Murray was also sharp. The 22-year-old, who replaced Marc-Andre Fleury after Game 3, made maybe his finest save of the first on Derick Brassard, who found an open lane down the middle of the ice following a pass from Ryan.

The Penguins appeared to have opened the scoring just over three minutes into the second, but Trevor Daley was deemed to have interfered with Anderson following an Ottawa challenge.

Less than two minutes later though, Pittsburgh took the 1-0 lead anyway off a few moments of brilliance from Malkin. The playoff scoring leading (24 points) bounced off a check from Zack Smith behind the goal and after being stopped on his drive to the net, followed up with a nifty backhand rebound to beat Anderson.

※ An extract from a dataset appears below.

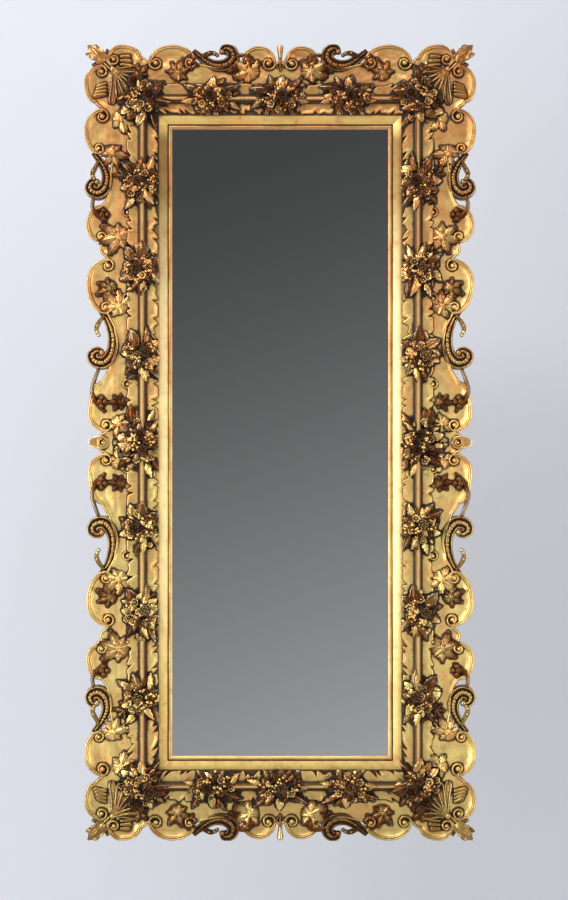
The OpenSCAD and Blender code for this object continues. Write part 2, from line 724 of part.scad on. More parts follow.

It was the 153rd career playoff point in 142 games for Malkin -- three back of Sidney Crosby for second among active players behind Jaromir Jagr -- who had been jarring with Hoffman a few minutes earlier.

The Senators had little going until a lengthy 5-on-3 advantage for 1:24 just past the midway point of the period. The Ottawa power play, which had gone 0 for 29 in the previous 10 games, came through with Ryan ultimately wiring a one-timer short-side to tie the score.

It was the sixth goal and 15th point of the playoffs for Ryan, who is second on the Senators behind captain Erik Karlsson (16 points).